Answer the following questions and then discuss as a class.

  1. True or False: If you do not know what a particular nonverbal cue means it is best to ignore it and only listen to the verbal communication.
  2. If a person crosses his or her arms during a conversation what does it mean?
    1. He or she is frustrated.
    2. He or she is cold.
    3. He or she is interested.
    4. Any of the above.
  3. If someone gives you a thumbs up hand signal and smiles what does it probably mean?
    1. Good job.
    2. Come here.
    3. Victory!


  1. False. If you are unsure of the meaning of a nonverbal cue, ask and learn something new. Never assume or ignore something that clearly has a meaning.
  2. D. Any of these answers could be correct. Body language means nothing without knowing the context of the conversation and reading other nonverbal cues like facial expressions. There are no absolute answers with nonverbal communication, so try not to assume.
  3. The best answer is A. Good job. Since they are smiling they are probably not giving you an insult, but you never know.

Speaking with Intent

Expressing intent when speaking is sometimes difficult to master. We live in a world that uses sarcasm, manipulation, and ridicule in normal everyday conversations. We need to remove these elements from our work conversations and accurately communicate feelings and ideas so our audience properly understands the message.
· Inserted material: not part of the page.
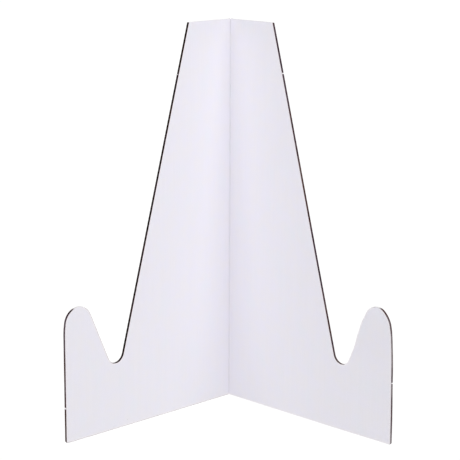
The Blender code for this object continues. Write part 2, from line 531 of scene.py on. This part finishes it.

This does not mean that you should say anything and everything that is on your mind. To speak with intent also means to speak with integrity and respect others.

Successful communication is essential in diverse work environments. A successful conversation is one in which both sides come away with the same understanding. If you do not accurately explain your intent, another person from a different culture or background may misinterpret the message.

If your intentions are good, even a confrontational message can have a positive outcome. The same message delivered with malicious intent will be met with hostility and backlash.


Understanding How to Speak with Intent

Duration: 5 to 10 minutes.

Answer the following questions and then discuss as a class.

  1. True or False: to speak with intent also means to speak with integrity and respect others.
  2. You want to tell a co-worker that his or her spelling in a particular document is terrible and it must be fixed prior to giving it to upper management. If your intent is to help your co-worker, what would be the best way to tell him or her and also get across your intent to help?


  1. True.
  2. A good example of how to tell your co-worker about the spelling errors with positive intent would be: "This document is for upper management and I want them to see all of your good ideas without being distracted by spelling issues. Why don't you go through it again and make sure all the words are correctly spelled so it represents you properly."